Runevad, who recently signed major deals to sell turbines to China and India, is confident that developing economies will ultimately choose renewables over cheap coal. India and China suffer from high levels of air pollution — mostly because of their heavy use of coal — which contributes to thousands of premature deaths annually.

Michigan Public Radio:

A surcharge paid by Michigan utility customers for electricity generated by wind and solar energy is disappearing.

With the new year, DTE Energy Customers will no longer pay a 43-cent monthly fee for renewable energy. The state’s largest utility, Consumers Energy, dropped the fee last year.

“That’s reflecting the falling cost of renewable energy, and customers are benefitting from that,” says Judy Palnau with the Michigan Public Service Commission, the state’s utility-regulating agency. She says utilities initially charged as much as $3 per meter under a 2008 state law that encouraged utilities to use more renewable resources to generate electricity.

“Wind turbines, the ones that are being used today, are a lot more efficient than the ones even from 2008.”


6 Responses to “Despite Cheap Gas, 2016 Will Be a Big Year for Renewables”

  1. dumboldguy Says:

    Oh yeah, the guys at the renewables companies whose stock prices have gone up are happy as pigs in you-know-what. (I wonder how Solar Roadway is doing?—-$2 million and counting?)

    I will be the post-Christmas Grinch and again shout INDIA-COAL-CHINA, with a repeat on INDIA. The number of people in India who have no access to electricity is close to the entire population of the U.S., and they are going to be burning coal far into the future.

    • Andy Lee Robinson Says:

      Investors look to India as the next solar power
      Equipment suppliers see opportunity in country’s ‘massive’ renewable energy aspirations
      As recently as a few months ago, the alternative energy targets announced by Indian prime minister Narendra Modi’s government in 2014 seemed wildly overambitious — even to solar electricity enthusiasts in the industry. But a surge of investment in solar power stations now makes them look merely optimistic.
      “In 2009, when I said that India would have 2 to 3 gigawatts [of solar energy] by 2015, people said ‘That’s not possible’,” says Inderpreet Wadhwa, founder and chief executive of Azure Power, one of the country’s biggest producers. “Today we have 5GW running.”

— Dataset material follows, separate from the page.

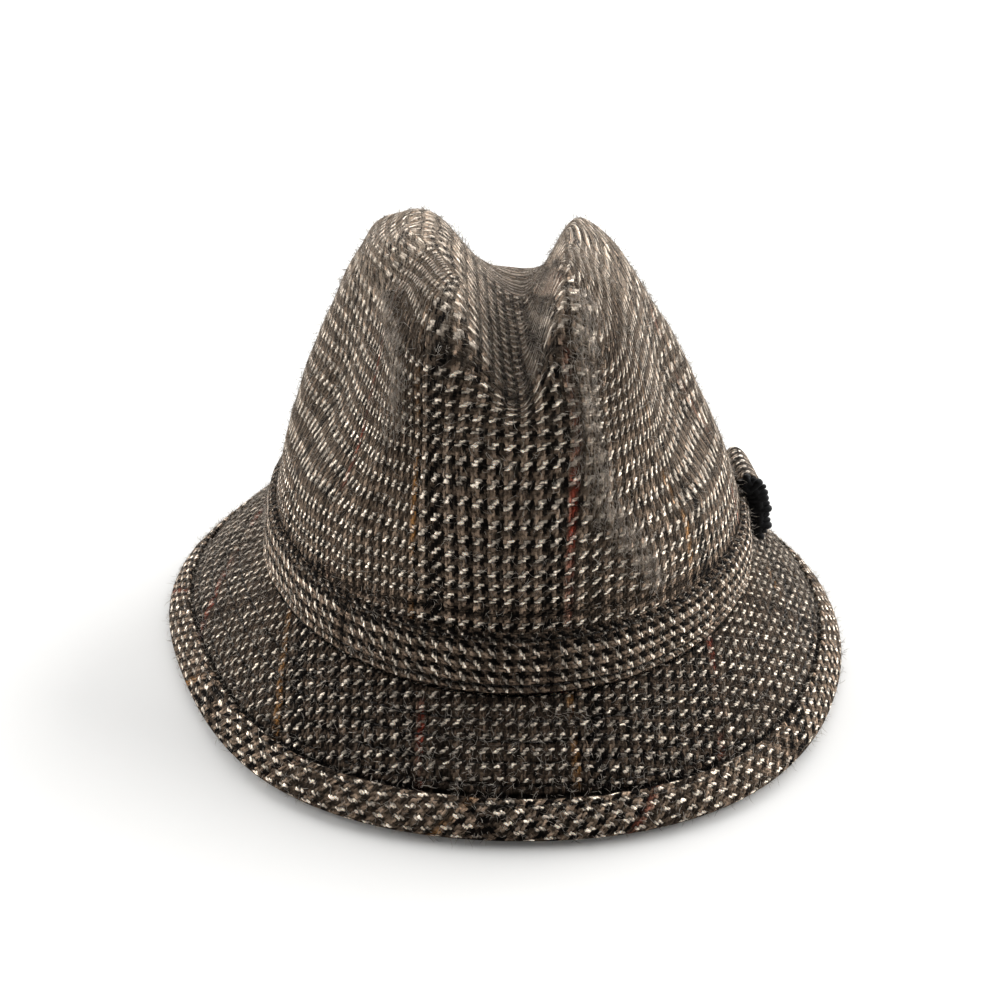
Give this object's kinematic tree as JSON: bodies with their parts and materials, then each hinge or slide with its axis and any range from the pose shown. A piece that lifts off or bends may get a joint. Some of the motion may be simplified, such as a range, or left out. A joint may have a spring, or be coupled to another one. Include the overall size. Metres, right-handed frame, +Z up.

      India, Russia Sign Agreement For Solar Power Development
      Russia has become the latest company to join hands with India to help the latter achieve its massive solar power targets.
      The Solar Energy Corporation of India (SECI) and Russian Energy Agency (REA) have recently signed a memorandum of understanding (MoU) to set up large scale solar photovoltaic (PV) projects in India between 2016 to 2022.

  2. Andy Lee Robinson Says:

    When one is not being milked so much by the oil cartels, one has more disposable income to invest in a clean future.
    Bring it on.

  3. indy222 Says:

    However, China’s NEA just cut their goal for solar deployment by 15% for ’16, vs. ’15. It’s a bit confusing where the near term goes. Would love to see sharp acceleration, but this seems not the case.

  4. dumboldguy Says:

    That’s good news, except that the word “investors” really should be “speculators”. It remains to be seen if renewables really take off at a rate that does more than match economic growth and replaces fossil fuels only slowly.

    And India doubling the 2009 “projection” of 2 to 3 GW to 5 GW over 6 years IS an accomplishment, but don’t forget (and I’m using some older figures here) that India is a country of ~1.2+ billion people with a total generating capacity of ~160 GW. Compare that to the U.S. with 320 million people and ~1,000 GW, and China with a only few more people than India and ~700+ GW.

    Do the math, and you’ll see that India will be burning coal for a long time as they try to grow their economy and overtake China in terms of quality of life. As will China as they try to overtake the U.S.

    • pendantry Says:

      I think you’re doing the wrong sort of ‘math’.

      The kind of sums I keep thinking about include ‘quantity of energy arriving at Earth from the sun in one hour = power requirements of our global needs for a whole year’.

      Combine this with Albert Bartlett’s “The greatest shortcoming of the human race is our inability to understand the exponential function” and add a smidgeon of Andy Lee Robinson’s “When one is not being milked so much by the oil cartels, one has more disposable income to invest in a clean future” and Robert is your mother’s brother.